> **Exercise material**:
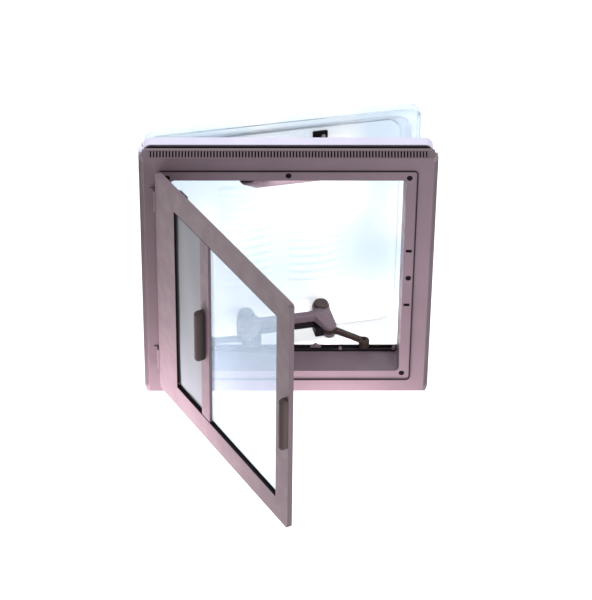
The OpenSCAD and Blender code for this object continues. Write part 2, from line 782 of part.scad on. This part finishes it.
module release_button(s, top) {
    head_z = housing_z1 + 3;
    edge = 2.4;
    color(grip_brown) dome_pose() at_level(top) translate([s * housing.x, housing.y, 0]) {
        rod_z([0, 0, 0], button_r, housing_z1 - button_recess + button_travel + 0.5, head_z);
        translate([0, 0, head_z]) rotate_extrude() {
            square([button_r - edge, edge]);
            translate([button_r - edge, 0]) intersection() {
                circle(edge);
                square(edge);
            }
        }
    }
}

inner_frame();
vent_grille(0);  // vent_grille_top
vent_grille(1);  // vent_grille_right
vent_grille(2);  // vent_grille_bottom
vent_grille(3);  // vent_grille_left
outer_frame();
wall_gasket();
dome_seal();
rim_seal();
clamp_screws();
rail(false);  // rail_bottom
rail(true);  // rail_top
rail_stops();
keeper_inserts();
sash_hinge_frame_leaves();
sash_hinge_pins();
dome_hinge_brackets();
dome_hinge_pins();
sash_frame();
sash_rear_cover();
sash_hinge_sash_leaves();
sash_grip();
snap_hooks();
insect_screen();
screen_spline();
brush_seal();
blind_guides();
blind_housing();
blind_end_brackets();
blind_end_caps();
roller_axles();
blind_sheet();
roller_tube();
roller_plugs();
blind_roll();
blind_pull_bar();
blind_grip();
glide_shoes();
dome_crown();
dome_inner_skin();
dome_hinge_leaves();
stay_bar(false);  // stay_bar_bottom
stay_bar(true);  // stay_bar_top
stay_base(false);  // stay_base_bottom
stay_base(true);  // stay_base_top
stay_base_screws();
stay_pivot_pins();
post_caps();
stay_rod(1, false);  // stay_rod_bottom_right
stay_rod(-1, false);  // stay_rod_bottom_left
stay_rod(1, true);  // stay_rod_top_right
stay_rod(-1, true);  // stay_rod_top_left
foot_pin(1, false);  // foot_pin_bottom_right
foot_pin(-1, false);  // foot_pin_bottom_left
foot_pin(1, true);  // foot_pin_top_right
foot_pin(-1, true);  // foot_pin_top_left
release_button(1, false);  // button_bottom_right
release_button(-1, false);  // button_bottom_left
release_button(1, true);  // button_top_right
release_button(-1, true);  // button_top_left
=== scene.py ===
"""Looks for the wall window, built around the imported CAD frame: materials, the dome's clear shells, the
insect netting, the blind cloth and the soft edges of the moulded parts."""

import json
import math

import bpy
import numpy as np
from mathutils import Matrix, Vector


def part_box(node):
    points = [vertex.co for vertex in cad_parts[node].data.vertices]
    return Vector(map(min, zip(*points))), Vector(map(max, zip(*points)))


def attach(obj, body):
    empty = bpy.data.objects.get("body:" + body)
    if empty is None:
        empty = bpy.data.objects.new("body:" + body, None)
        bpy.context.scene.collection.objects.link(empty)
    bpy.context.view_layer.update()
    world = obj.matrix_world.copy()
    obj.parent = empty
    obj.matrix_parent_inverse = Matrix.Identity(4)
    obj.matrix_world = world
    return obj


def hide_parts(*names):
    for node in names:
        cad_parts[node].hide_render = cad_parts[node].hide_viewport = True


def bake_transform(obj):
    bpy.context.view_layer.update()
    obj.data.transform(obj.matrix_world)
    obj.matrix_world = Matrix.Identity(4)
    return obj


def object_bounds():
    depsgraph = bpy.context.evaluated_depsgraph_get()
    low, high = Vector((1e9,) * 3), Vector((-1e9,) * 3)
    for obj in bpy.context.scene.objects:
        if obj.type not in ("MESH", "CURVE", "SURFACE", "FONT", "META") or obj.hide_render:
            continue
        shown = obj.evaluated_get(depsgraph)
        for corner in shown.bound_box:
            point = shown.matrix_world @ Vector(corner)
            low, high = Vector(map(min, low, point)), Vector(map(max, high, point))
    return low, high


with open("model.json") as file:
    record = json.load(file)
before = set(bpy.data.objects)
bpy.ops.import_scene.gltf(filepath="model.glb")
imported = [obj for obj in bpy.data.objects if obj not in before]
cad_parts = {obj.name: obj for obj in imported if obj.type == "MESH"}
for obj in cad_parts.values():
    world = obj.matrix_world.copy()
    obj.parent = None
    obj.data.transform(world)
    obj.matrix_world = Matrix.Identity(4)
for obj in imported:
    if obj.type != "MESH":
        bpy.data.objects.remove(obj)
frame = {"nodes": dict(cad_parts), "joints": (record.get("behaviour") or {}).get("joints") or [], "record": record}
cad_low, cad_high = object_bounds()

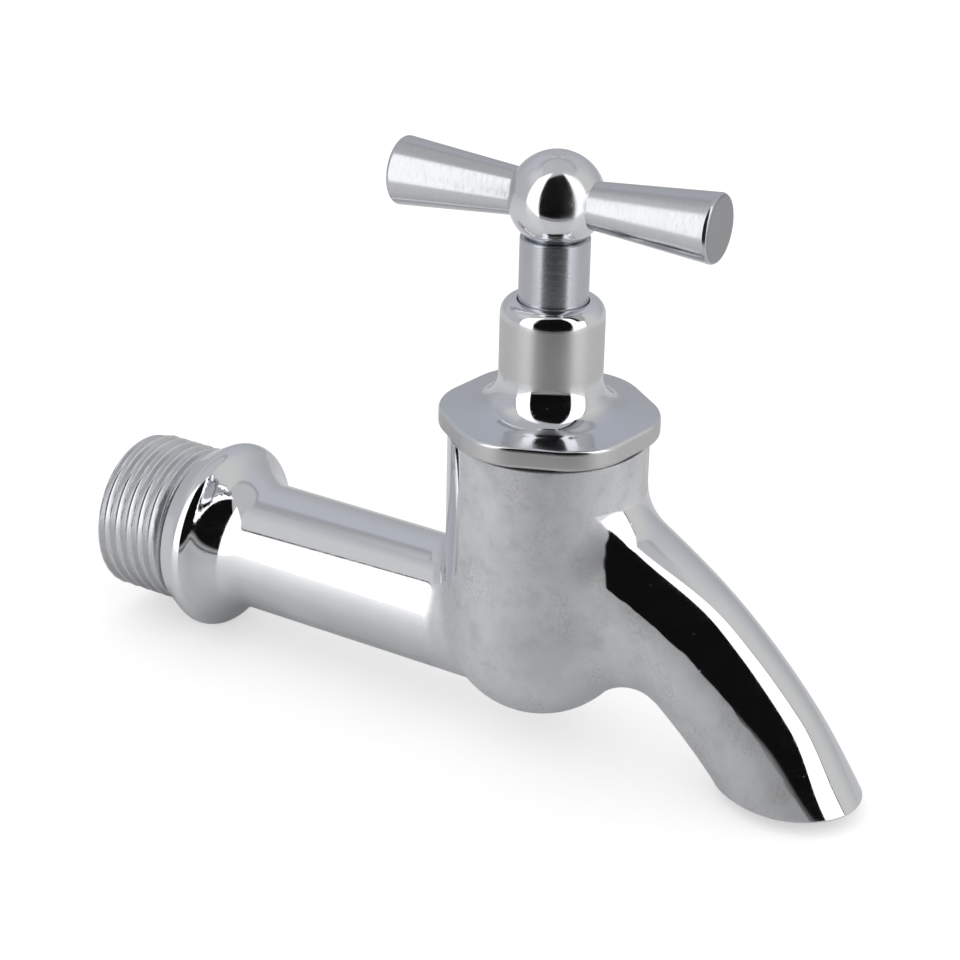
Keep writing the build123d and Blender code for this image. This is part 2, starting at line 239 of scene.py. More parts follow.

> **Given request**: Nothing but the lines from the one with "dome_hinge_leaves();" through the one with "obj.matrix_parent_inverse = Matrix.Identity(4)" should be repeated, and each exactly.

> **Solution to this task**:
dome_hinge_leaves();
stay_bar(false);  // stay_bar_bottom
stay_bar(true);  // stay_bar_top
stay_base(false);  // stay_base_bottom
stay_base(true);  // stay_base_top
stay_base_screws();
stay_pivot_pins();
post_caps();
stay_rod(1, false);  // stay_rod_bottom_right
stay_rod(-1, false);  // stay_rod_bottom_left
stay_rod(1, true);  // stay_rod_top_right
stay_rod(-1, true);  // stay_rod_top_left
foot_pin(1, false);  // foot_pin_bottom_right
foot_pin(-1, false);  // foot_pin_bottom_left
foot_pin(1, true);  // foot_pin_top_right
foot_pin(-1, true);  // foot_pin_top_left
release_button(1, false);  // button_bottom_right
release_button(-1, false);  // button_bottom_left
release_button(1, true);  // button_top_right
release_button(-1, true);  // button_top_left
=== scene.py ===
"""Looks for the wall window, built around the imported CAD frame: materials, the dome's clear shells, the
insect netting, the blind cloth and the soft edges of the moulded parts."""

import json
import math

import bpy
import numpy as np
from mathutils import Matrix, Vector


def part_box(node):
    points = [vertex.co for vertex in cad_parts[node].data.vertices]
    return Vector(map(min, zip(*points))), Vector(map(max, zip(*points)))


def attach(obj, body):
    empty = bpy.data.objects.get("body:" + body)
    if empty is None:
        empty = bpy.data.objects.new("body:" + body, None)
        bpy.context.scene.collection.objects.link(empty)
    bpy.context.view_layer.update()
    world = obj.matrix_world.copy()
    obj.parent = empty
    obj.matrix_parent_inverse = Matrix.Identity(4)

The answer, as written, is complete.